Prep 20 mins
Cook 20 mins
A flavoursome Indian recipe perfect even as an appetizer. Do not re-heat in a microwave or they will become rubbery. Instead warm up in the oven to crisp up.
- 50 g lentils
- 2 large onions
- 1 large carrot
- 1 1⁄2 teaspoons salt
- 150 g chickpea flour
- 1⁄4 teaspoon baking powder
- 1 teaspoon ground turmeric
- 1 teaspoon ground coriander
- 2 teaspoons cumin seeds
- 1 medium potato, peeled and grated
- 3 tablespoons chopped fresh coriander
- 25 g sliced almonds
- oil, for deep frying
- Soak the lentils in water for 4 hours.
- Put the carrots and onions in a colander, sprinkle with salt and leave to drip for 30 minutes. Squeeze out any moisture.

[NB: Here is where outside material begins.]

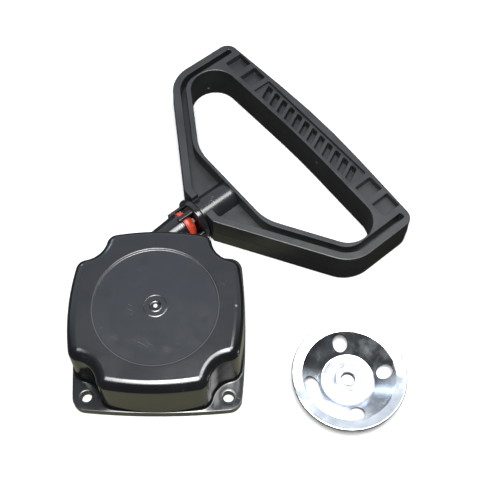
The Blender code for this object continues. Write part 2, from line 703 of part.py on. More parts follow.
def starter_cup(zinc):
    profile = [(34.2, 11.6), (34.2, 10.4), (30.4, 9.8), (28.8, 8.6), (17.8, 0.7), (16.0, 0.1),
               (4.9, 0.1), (4.9, 1.5), (15.6, 1.5), (17.0, 2.0), (27.8, 9.8), (30.0, 11.2),
               (33.8, 12.0)]
    place = Matrix.Translation(CUP_PLACE)
    dish = turned("cup_dish", [(r * MM, h * MM) for r, h in profile], 48, place, zinc)
    for i in range(4):
        x, y = rotate((CUP_HOLE_RING, 0.0), i * math.pi / 2 + CUP_HOLE_TURN)
        cut(dish, cylinder(f"cup_hole_{i + 1}", CUP_HOLE_RADIUS, -1 * MM, 14 * MM,
                           place @ Matrix.Translation((x, y, 0)), group=HELPERS, sides=20))
    turned("cup_nut", [(7.4 * MM, 4.8 * MM), (7.9 * MM, 4.2 * MM), (7.9 * MM, 1.8 * MM),
                       (4.6 * MM, 1.8 * MM), (4.6 * MM, 0.1 * MM), (4.0 * MM, 0.1 * MM),
                       (4.0 * MM, 4.8 * MM)], 28, place, zinc)


def main():
    black_nylon = material("black_nylon", (0.018, 0.019, 0.022), 0.32)
    gloss_black = material("gloss_black", (0.010, 0.011, 0.014), 0.12)
    handle_black = material("satin_handle", (0.045, 0.047, 0.050), 0.48)
    pulley_nylon = material("pulley_nylon", (0.06, 0.06, 0.062), 0.5)
    red = material("red_rubber", (0.62, 0.07, 0.03), 0.45)
    rope = material("rope", (0.62, 0.60, 0.55), 0.85)
    steel = material("steel", (0.50, 0.50, 0.50), 0.35, 1.0)
    spring_steel = material("spring_steel", (0.16, 0.17, 0.20), 0.4, 1.0)
    zinc = material("bright_zinc", (0.72, 0.75, 0.78), 0.28, 1.0)

    housing_shell(black_nylon)
    neck_parts(steel, red, gloss_black)
    centre_parts(steel, pulley_nylon)
    spring_parts(spring_steel, pulley_nylon)
    rope_pulley(pulley_nylon)
    rope_parts(rope)
    pawl_parts(steel, spring_steel)
    retainer_and_brake(steel, spring_steel)
    handle_grip(handle_black)
    handle_end_parts(rope, steel)
    starter_cup(zinc)
    for obj in PARTS.objects:
        if obj.type == "MESH":
            smooth(obj)


clear_scene()
PARTS = collection("recoil_starter")
HELPERS = collection("cutters")
main()
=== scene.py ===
import json
import math

import bmesh
import bpy
from mathutils import Matrix, Vector


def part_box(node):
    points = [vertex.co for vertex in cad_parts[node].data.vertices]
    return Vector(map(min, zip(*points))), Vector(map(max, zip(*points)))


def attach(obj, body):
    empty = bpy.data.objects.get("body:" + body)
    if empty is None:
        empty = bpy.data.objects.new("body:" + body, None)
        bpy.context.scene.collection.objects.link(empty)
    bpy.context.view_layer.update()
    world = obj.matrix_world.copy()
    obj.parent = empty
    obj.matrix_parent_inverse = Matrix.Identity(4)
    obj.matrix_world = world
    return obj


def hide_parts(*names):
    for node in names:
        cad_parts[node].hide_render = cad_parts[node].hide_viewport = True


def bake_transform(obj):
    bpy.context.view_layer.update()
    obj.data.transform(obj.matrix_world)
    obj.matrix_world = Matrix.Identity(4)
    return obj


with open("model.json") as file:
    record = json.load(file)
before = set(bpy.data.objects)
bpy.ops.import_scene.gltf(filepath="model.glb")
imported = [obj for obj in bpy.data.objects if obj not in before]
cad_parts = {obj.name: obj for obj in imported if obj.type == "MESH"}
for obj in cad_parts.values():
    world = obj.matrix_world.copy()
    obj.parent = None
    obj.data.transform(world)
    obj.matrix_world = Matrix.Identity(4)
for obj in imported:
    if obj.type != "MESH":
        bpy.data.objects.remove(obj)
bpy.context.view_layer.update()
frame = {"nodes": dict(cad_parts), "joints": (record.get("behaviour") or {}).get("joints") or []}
nodes = frame["nodes"]
joints = {j["name"]: j for j in frame["joints"]}
mm = 0.001
print("recoil starter: frame loaded,", len(nodes), "nodes")

# The rope leaves the housing along one line, through the neck and the handle's stem.
ropeDir = Vector(joints["handle_pull"]["axis"]).normalized()
ropeSide = Vector((0, 0, 1)).cross(ropeDir)
swivel = Vector(joints["handle_swivel"]["pos_m"])
ropeStart = swivel - ropeDir * swivel.dot(ropeDir)
ropeHeight = ropeStart.z / mm
handlePlace = Matrix.Translation(ropeStart) @ Matrix.Rotation(math.atan2(ropeDir.y, ropeDir.x), 4, "Z")


# local Z runs along the rope and local X points up
def ropePlace():
    up = Vector((0, 0, 1))
    turn = Matrix((up, ropeDir.cross(up), ropeDir)).transposed().to_4x4()
    return Matrix.Translation(ropeStart) @ turn


# outlines, all in millimetres

def turnPoint(point, angle):
    c, s = math.cos(angle), math.sin(angle)
    return (point[0] * c - point[1] * s, point[0] * s + point[1] * c)


def arc(centre, radius, start, end, steps):
    return [(centre[0] + radius * math.cos(start + (end - start) * i / steps),
             centre[1] + radius * math.sin(start + (end - start) * i / steps))
            for i in range(steps + 1)]


def circle(radius, steps, centre=(0.0, 0.0)):
    return arc(centre, radius, 0, math.tau, steps)[:-1]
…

- Drain and dry the lentils.
- Sift flour, baking powder and ground spices. Add the rest of the ingredients except oil and mix by hand.
- Heat the deep fryer to 170°C/340°F.
- Roll dessert spoonfuls of the mixture into balls and drop in the oil. Fry no more than 7 at a time.
- Cook for 7 minutes until golden, then drain on kitchen paper.
- Serve hot with a sweet and sour sauce such as my * Indian Sweet and Sour Date Sauce, Recipe #372084.